How is psittacosis spread?
Psittacosis is transmitted by handling infected birds or inhaling particles from their droppings. The incubation period is normally around five to fourteen days.
Symptoms of psittacosis in people
Symptoms vary from mild flu like illness which can include headaches, muscle aches, chills, fever, and a dry cough. Occasionally psittacosis can result in more severe illness such as pneumonia. Some people with the infection will present no symptoms.
How is psittacosis diagnosed and treated?
Psittacosis can be diagnosed using blood or respiratory samples. Once the infection is confirmed treatment is usually antibiotics.
Salmonella has been confirmed in many passerines and psittacine species. It can cause systemic illness with a variety or manifestations or in some cases the bird may be an asymptomatic carrier of the infection. Humans can be infected by close contact with infected birds, as well as ingestion or inhalation or infected droppings. Salmonella is much more common in the wild bird population than in our pet birds.
Another bacterial infection which can be shed in infected birds’ faeces and be transmitted to humans. Symptoms are usually related to the gastrointestinal tract, such as diarrhoea.
Avian influenza or bird flu has seen a large increase in infections in the UK within the last 12 months. However, this is mostly within the wild bird population, with outbreaks seen in farmed species such as chickens. There is a theoretical risk if your pet bird has contact with the wild population, such as time outside in an open enclosure which would allow contact with wild bird droppings. However the risks to human health from indoor pet birds is very minimal from avian influenza.

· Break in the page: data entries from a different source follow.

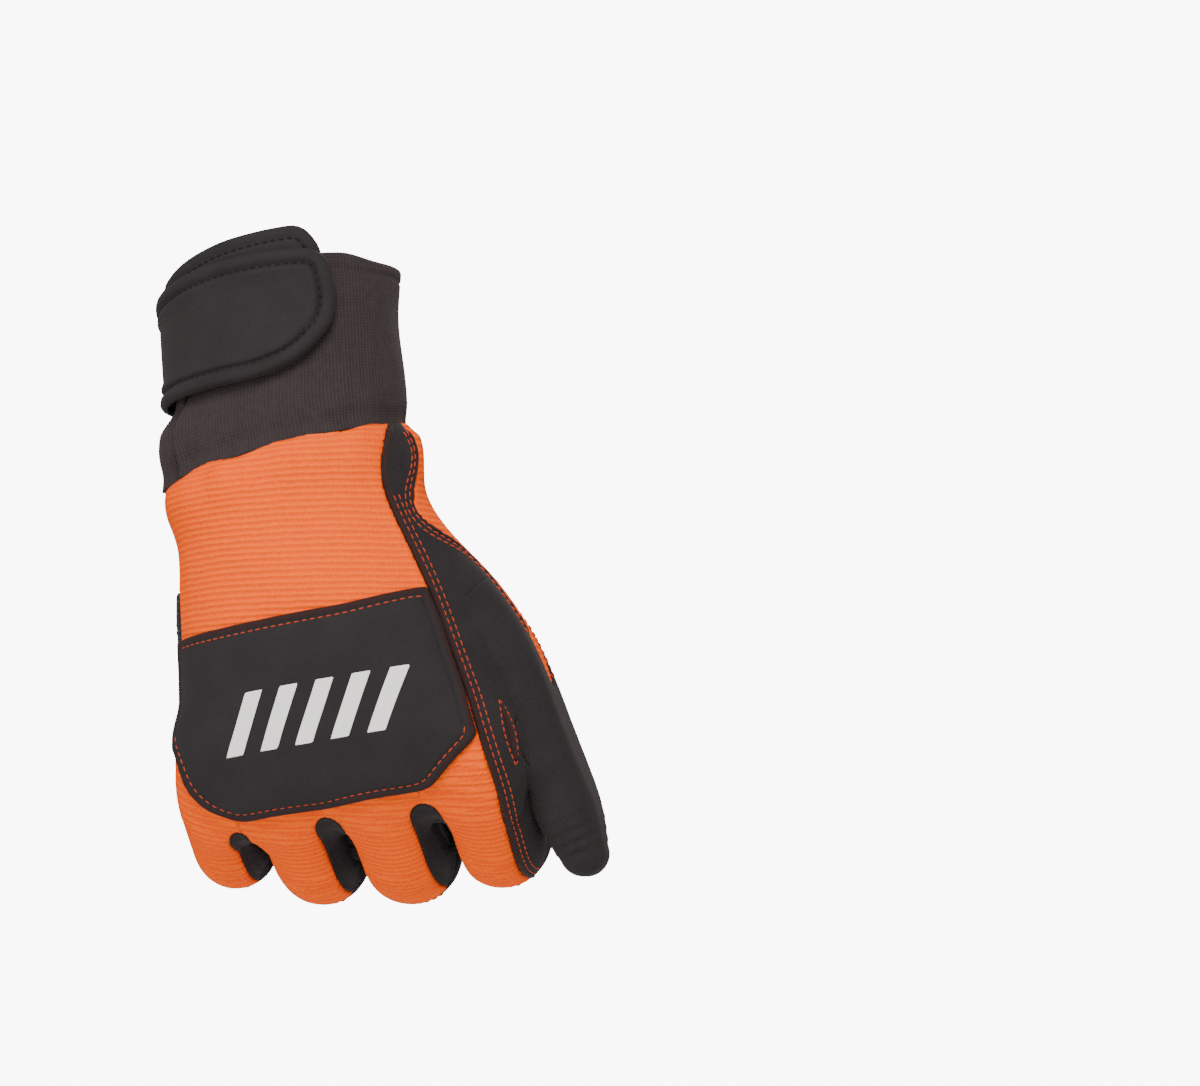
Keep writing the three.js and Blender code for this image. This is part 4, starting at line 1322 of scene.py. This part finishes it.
# Eye-shaped reinforcement sewn on where the side panel meets the thumb: a fold between two bowed rows
EYE_TOP = (62.0, -4.2)  # X and Y of its upper end
EYE_LEAN = (2.6, 3.2)  # how far it leans on its way down
EYE_MIDDLE = -159.2


def eye_line(bow, length):
    """A line down the eye, bowed towards the palm."""
    t = np.linspace(0, 1, 60)
    return project(np.stack([EYE_TOP[0] + EYE_LEAN[0] * t, EYE_TOP[1] + EYE_LEAN[1] * t + bow * np.sin(np.pi * t),
                             EYE_MIDDLE + length * (0.5 - t)], axis=1), 6)


sewn("crotch_fold", [piping(eye_line(0, 18.0), 2.2, 0.9)], FOLD)
sewn("crotch_stitches", stitches_on([eye_line(bow, 22.0) for bow in (-3.0, 3.0)], 0.1, pitch=2.3))


# The cuff and its strap

# at (of cuff length below the opening), shift and width (of cuff width), depth (of cuff depth), tilt
cuff_section = smooth_table([
    (-0.3, 0.035, 0.98, 1.0, 0), (0.0, 0.035, 0.98, 1.0, 0), (0.3, 0.02, 0.975, 0.97, 0.1),
    (0.62, 0.012, 0.975, 0.93, 0.3), (0.8, -0.012, 1.025, 0.93, 0.6), (1.0, -0.01, 1.03, 0.92, 1),
    (1.1, -0.01, 1.03, 0.92, 1)], window=0.08)
TURNS = np.linspace(-2.5 * np.pi, 0.5 * np.pi, 901)
around_x, around_y = np.cos(TURNS) * CUFF_WIDTH / 2, np.sin(TURNS) * CUFF_DEPTH / 2
RUNS = np.cumsum(np.hypot(np.gradient(around_x), np.gradient(around_y)))
RUNS = RUNS - np.interp(-np.pi / 2, TURNS, RUNS)  # length round the cuff from the middle of its back


def cuff_surface(turn, level, lift):
    """Point of the cuff's outside: an ellipse at its level, tilted with the seam, moved out by a lift."""
    shift, width, depth, tilt = cuff_section(-level / CUFF_LENGTH)
    a, b = width * CUFF_WIDTH / 2, depth * CUFF_DEPTH / 2
    x, y = a * np.cos(turn), b * np.sin(turn)
    out = unit(np.stack([b * np.cos(turn), a * np.sin(turn)], axis=-1))
    x = shift * CUFF_WIDTH + x + out[..., 0] * lift
    return np.stack([x, y + out[..., 1] * lift, level + SEAM_SLOPE * tilt * x], axis=-1)


def grid_faces(rows, columns):
    """Four-sided faces of a grid of points."""
    first = (np.arange(rows - 1)[:, None] * columns + np.arange(columns - 1)).ravel()
    return np.stack([first, first + columns, first + columns + 1, first + 1], axis=-1)


VENT_TURN = -np.pi + 0.87  # the slit is on the little finger's side, towards the back
VENT_LEAN = 0.22  # how far it turns on its way down
VENT_FOOT = -0.93 * CUFF_LENGTH
# half its width as a turn at the foot, how much it opens above, and over what height
VENT_SHUT, VENT_OPEN, VENT_RISE = 0.012, 0.05, 26
LIP, TUCK, SWELL = 2.1, 4.4, 4.2  # one edge stands out, the other goes under it and swells beside it
SWELL_AT, SWELL_WIDE = 17, 8
EDGE = 5  # width of the lip and the tuck
FLAT_ABOVE = -38  # level above which the strap presses the slit's edges flat
RIM_ROUND = 1.4


def cuff_mesh(around=240, up=64):
    """A C of knit from one edge of the slit to the other: outside, rolled rim, inside and foot as one loop."""
    outside = np.linspace(-CUFF_LENGTH - 1.0, -RIM_ROUND, up)
    arc = np.linspace(0, np.pi, 6)[1:-1]
    level = np.concatenate([outside, RIM_ROUND * np.sin(arc) - RIM_ROUND, outside[::-1]])[None, :]
    sink = np.concatenate([0 * outside, CUFF_WALL / 2 * (1 - np.cos(arc)), 0 * outside + CUFF_WALL])[None, :]
    share = np.linspace(0, 1, around)[:, None]
    gap = VENT_SHUT + VENT_OPEN * ease((level - VENT_FOOT) / VENT_RISE)
    turn = VENT_TURN - VENT_LEAN * ease(-level / CUFF_LENGTH) + gap + share * (2 * np.pi - 2 * gap)
    run = np.interp(np.mod(turn + 1.5 * np.pi, 2 * np.pi) - 1.5 * np.pi, TURNS, RUNS)
    after = share * np.pi * CUFF_WIDTH  # from the edge that stands out
    before = np.pi * CUFF_WIDTH - after  # from the edge that is tucked under
    lip = LIP * np.exp(-(after / EDGE) ** 2)
    tuck = -TUCK * np.exp(-(before / EDGE) ** 2) + SWELL * np.exp(-((before - SWELL_AT) / SWELL_WIDE) ** 2)
    ripple = 0.35 * np.sin(turn * 5 + level / 9) + 0.3 * np.sin(turn * 3 - level / 6 + 1)
    pinch = -1.3 * np.exp(-((level + CUFF_LENGTH - 3) / 4) ** 2) * (1 + 0.35 * np.sin(turn * 13))
    hem = -0.5 * np.exp(-((level + 5.5) / 0.9) ** 2) * (sink < 0.1)
    lift = -sink + (lip + tuck) * ease((FLAT_ABOVE - level) / 8) + ripple + pinch + hem
    drop = 2.6 * ease((level + 12) / 12) * ease((np.cos(turn) - 0.7) / 0.3)  # the opening dips at the thumb's side
    points = cuff_surface(turn, level - drop, lift)
    rows, columns = turn.shape
    cloth = np.stack([run, np.broadcast_to(level, turn.shape)], axis=-1)
    i = np.arange(rows - 1) * columns
    foot = np.stack([i + columns - 1, i + 2 * columns - 1, i + columns, i], axis=1)
    k = np.arange(columns // 2 - 1)
    end = np.stack([k, k + 1, columns - 2 - k, columns - 1 - k], axis=1)
    quads = [grid_faces(rows, columns), foot, end, (end + (rows - 1) * columns)[:, ::-1]]
    return points.reshape(-1, 3), np.concatenate(quads), cloth.reshape(-1, 2)


cuff_points, cuff_faces, cuff_cloth = cuff_mesh()
finished(mesh_object("cuff" + CLOTH, cuff_points, cuff_faces, cuff_cloth), CUFF, ["cuff"])


def cuff_run(across):
    """Distance along the cuff of a place across its back, from the middle of the back."""
    return np.interp(-np.arccos(np.clip(across * 2, -1, 1)), TURNS, RUNS)


STRAP_END = float(np.interp(-np.pi - math.acos(0.6), TURNS, RUNS))  # sewn end on the palm side
# across (of cuff width), up (of strap width): the upper and the lower edge, from the sewn end to the free one
UNDER_TOP = [(None, -0.15), (-0.44, 0.03), (-0.31, 0.12), (-0.12, 0.2), (0.08, 0.235), (0.215, 0.25),
             (0.285, 0.0)]
UNDER_FOOT = [(None, -0.95), (0.0, -0.85), (0.24, -0.75), (0.285, 0.0)]
TAB_TOP = [(None, -0.32), (-0.44, -0.08), (-0.3, -0.02), (-0.1, 0.02), (0.1, 0.035), (0.24, 0.02),
           (0.295, -0.08), (0.322, -0.4)]
TAB_FOOT = [(None, -1.08), (-0.3, -1.04), (0.0, -1.03), (0.125, -0.96), (0.205, -0.86), (0.3, -0.64),
            (0.322, -0.4)]
# distances of a strap layer's rows of points from its edges, closer where it is rounded and sewn
STRAP_ROWS = np.array([0, 0.3, 0.7, 1.2, 1.8, 2.6, 3.5, 4.4, 5.0, 5.4, 5.8, 6.3, 7.0, 8.5, 10.5, 13, 16])


def strap_outline(top, foot):
    """The closed outline of a strap layer with rounded corners, as places round the cuff and heights."""
    corners = [(STRAP_END if across is None else cuff_run(across), up * STRAP_WIDTH)
               for across, up in top + foot[:-1][::-1]]
    return rounded(corners, 5.0)


def strap_surface(run, height, lift):
    """Point of a strap layer: the place round the cuff at a distance along it, at a height and lift."""
    turn = np.interp(run, RUNS, TURNS)
    shift, width, _, tilt = cuff_section(-height / CUFF_LENGTH)
    x = shift * CUFF_WIDTH + width * CUFF_WIDTH / 2 * np.cos(turn)
    return cuff_surface(turn, height - SEAM_SLOPE * tilt * x, lift)


def strap_layer(name, top, foot, base, profile, columns=150):
    """A strap layer as a grid: columns along the cuff, rows from lower to upper edge, closer at the edges."""
    outline = strap_outline(top, foot)
    tip = outline[np.argmax(outline[:, 0])]
    parting = np.interp(outline[:, 0], [STRAP_END, tip[0]], [-0.7 * STRAP_WIDTH, tip[1]])
    upper, lower = (part[np.argsort(part[:, 0])]
                    for part in (outline[outline[:, 1] > parting], outline[outline[:, 1] <= parting]))
    t = np.linspace(0, 1, columns)
    run = STRAP_END + (tip[0] - 0.1 - STRAP_END) * (0.45 * np.sin(t * np.pi / 2) + 0.55 * (1 - (1 - t) ** 2.2))
    high, low = (np.interp(run, *part.T)[:, None] for part in (upper, lower))
    half, reach = (high - low) / 2, STRAP_ROWS[-1]
    up = STRAP_ROWS / reach * np.minimum(half, reach) + (STRAP_ROWS / reach) ** 3 * np.maximum(half - reach, 0)
    heights = np.concatenate([low + up, (high - up)[:, ::-1][:, 1:]], axis=1)
    places = np.stack([np.broadcast_to(run[:, None], heights.shape), heights], axis=-1).reshape(-1, 2)
    depth = np.maximum(outline_depth(*places.T, outline), 0)
    points = strap_surface(*places.T, base + profile(depth))
    return mesh_object(name + CLOTH, points, grid_faces(*heights.shape), places, depth), outline


def tab_profile(depth):
    """Raised padded border with a round edge, a sewn channel, a second fold, then a flat field a little lower."""
    border = round_edge(depth, 2.0, 1.7) + 0.5 * np.sin(np.pi * np.clip(depth / 4.8, 0, 1))
    channel = groove(depth, TAB_ROW, 1.15, 0.7)
    return border - channel + groove(depth, 6.6, 0.15, 0.9) - 0.6 * ease((depth - 7.2) / 1.0)


def under_profile(depth):
    """Flat layer with a round edge and a sewn hem."""
    return round_edge(depth, 1.5, 1.2) - groove(depth, HEM_ROW, 0.55, 0.7)


UNDER_BASE, TAB_BASE = 0.6, 2.7  # how far the layers lie above the cuff
TAB_ROW, HEM_ROW = 4.9, 4.4  # how far inside their edges they are sewn
under, under_outline = strap_layer("strap_under_layer", UNDER_TOP, UNDER_FOOT, UNDER_BASE, under_profile)
finished(under, NEOPRENE, ["strap_under_layer"], 1.3)
tab, tab_outline = strap_layer("strap_tab", TAB_TOP, TAB_FOOT, TAB_BASE, tab_profile)
finished(tab, NEOPRENE, ["strap_tab"], 1.6)


def strap_stitches(name, outline, inset, base, profile):
    """Stitches along a strap layer's outline, moved inside it by an inset."""
    ahead = unit(np.roll(outline, -1, axis=0) - np.roll(outline, 1, axis=0))
    line = outline + np.stack([ahead[:, 1], -ahead[:, 0]], axis=1) * inset  # the outline runs clockwise
    line = line[(outline_depth(*line.T, outline) > inset - 0.25) & (line[:, 0] > STRAP_END + inset)]
    line = resampled(line, 0.6)
    lift = base + profile(outline_depth(*line.T, outline)) + 0.1
    points = strap_surface(*line.T, lift)
    normals = unit(strap_surface(*line.T, lift + 1) - points)
    return sewn(name, [stitch_row(points, normals, thread=0.42)], BLACK_THREAD)


strap_stitches("strap_tab_stitches", tab_outline, TAB_ROW, TAB_BASE, tab_profile)
strap_stitches("strap_hem_stitches", under_outline, HEM_ROW, UNDER_BASE, under_profile)


# Floor, light and camera


FLOOR_HALF, FLOOR_AT = 3, -0.45


def floor():
    """A plain pale floor well below the glove."""
    mesh = bpy.data.meshes.new("floor")
    corners = [(x * FLOOR_HALF, y * FLOOR_HALF, FLOOR_AT) for x, y in ((-1, -1), (1, -1), (1, 1), (-1, 1))]
    mesh.from_pydata(corners, [], [(0, 1, 2, 3)])
    thing = bpy.data.objects.new("floor", mesh)
    bpy.context.scene.collection.objects.link(thing)
    material = bpy.data.materials.new("pale matt floor")
    material.use_nodes = True
    shader = material.node_tree.nodes["Principled BSDF"]
    shader.inputs["Base Color"].default_value = linear("#F4F4F4")
    shader.inputs["Roughness"].default_value = 0.9
    mesh.materials.append(material)


floor()
WORLD_LIGHT, WORLD_SEEN = 0.5, 9.0  # the studio's even light, and how bright its white backdrop looks
world = bpy.data.worlds.new("studio")
bpy.context.scene.world = world
world.use_nodes = True
backdrop = world.node_tree.nodes["Background"]
backdrop.inputs["Color"].default_value = (1, 1, 1, 1)
seen = add(world.node_tree, "ShaderNodeLightPath").outputs["Is Camera Ray"]
strength = add(world.node_tree, "ShaderNodeMapRange", {0: seen, 3: WORLD_LIGHT, 4: WORLD_SEEN}).outputs[0]
world.node_tree.links.new(strength, backdrop.inputs["Strength"])


def softbox(name, place, aim, size, power):
    """A square soft light that looks at a point."""
    light = bpy.data.lights.new(name, "AREA")
    light.size = size
    light.energy = power
    thing = bpy.data.objects.new(name, light)
    thing.location = place
    thing.rotation_mode = "QUATERNION"
    thing.rotation_quaternion = (Vector(aim) - Vector(place)).to_track_quat("-Z", "Y")
    bpy.context.scene.collection.objects.link(thing)


MIDDLE = (0.015, 0.0, -0.1)
softbox("key", (0.35, -1.0, 0.6), MIDDLE, 0.5, 21)
softbox("fill", (-0.8, -0.8, 0.1), MIDDLE, 0.6, 5)
softbox("rim", (0.1, 0.7, 0.7), MIDDLE, 0.5, 5)

# Camera: seen from the thumb side and from below the hand's level, rolled so that the fingers lean right
AZIMUTH, ELEVATION, ROLL = map(math.radians, (14, -9, -6))
CAMERA_AT = (0.4242, -1.3036, -0.3153)
FOCAL, IMAGE_WIDTH, SENSOR = 4270, 1200, 36.0  # focal length in the photograph's pixels
outward = Vector((math.sin(AZIMUTH), -math.cos(AZIMUTH), 0))
back = outward * math.cos(ELEVATION) + Vector((0, 0, math.sin(ELEVATION)))
level_right = Vector((math.cos(AZIMUTH), math.sin(AZIMUTH), 0))
level_up = back.cross(level_right)
right = level_right * math.cos(ROLL) + level_up * math.sin(ROLL)
up = level_up * math.cos(ROLL) - level_right * math.sin(ROLL)
camera_data = bpy.data.cameras.new("camera")
camera_data.sensor_width = SENSOR
camera_data.lens = FOCAL * SENSOR / IMAGE_WIDTH
camera = bpy.data.objects.new("camera", camera_data)
camera.matrix_world = Matrix.Translation(CAMERA_AT) @ Matrix((right, up, back)).transposed().to_4x4()
bpy.context.scene.collection.objects.link(camera)
bpy.context.scene.camera = camera
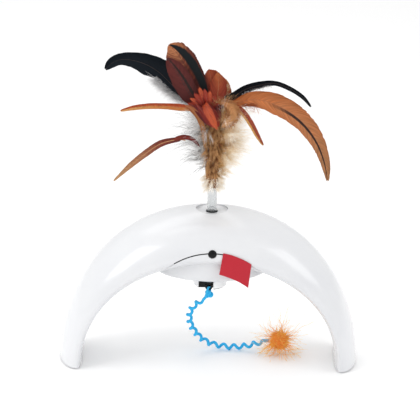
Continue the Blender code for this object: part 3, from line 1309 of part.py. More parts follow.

This gives a few examples of infections which could in theory pose a zoonotic risk. However keep in mind this is unlikely, and in most cases it is possible to reduce that risk even further.
How can I minimise the risk of contracting an illness from my bird?
The risks are relatively small, especially if you acquire your pet from a reliable source. This is because it will have come from low-risk disease stock. In some cases the breeding stock will have been tested to rule out infections. Unfortunately, there is still an illegal trade in pet birds – particularly parrots. This means that birds can find their way to the UK pet market from either wild capture or poor breeding. It is always wise to investigate the origin of your pet bird and ask questions about any health tests that might have been carried out.
Always seek veterinary attention for your bird if it seems in ill health. If your bird has an infection prompt veterinary care may reduce the likelihood of transmission to you should it be a zoonotic infection.
Good hygiene is imperative at all times. But is especially important for those with weakened immune systems or the old or very young. It is not wise to kiss your pet bird or share food or cups. It might seem funny if your parrot sneaks a drink from your glass, but it does introduce a degree of risk.
Cleaning out your pet bird’s cage or enclosure should be done frequently to prevent the build up of faeces. It is best to do this in a well-ventilated area to avoid inhalation of particles. A mask could be worn to reduce the risk further. Always use a pet safe disinfectant to clean the cage thoroughly. And wash hands well after finishing the cleaning and after contact with your bird.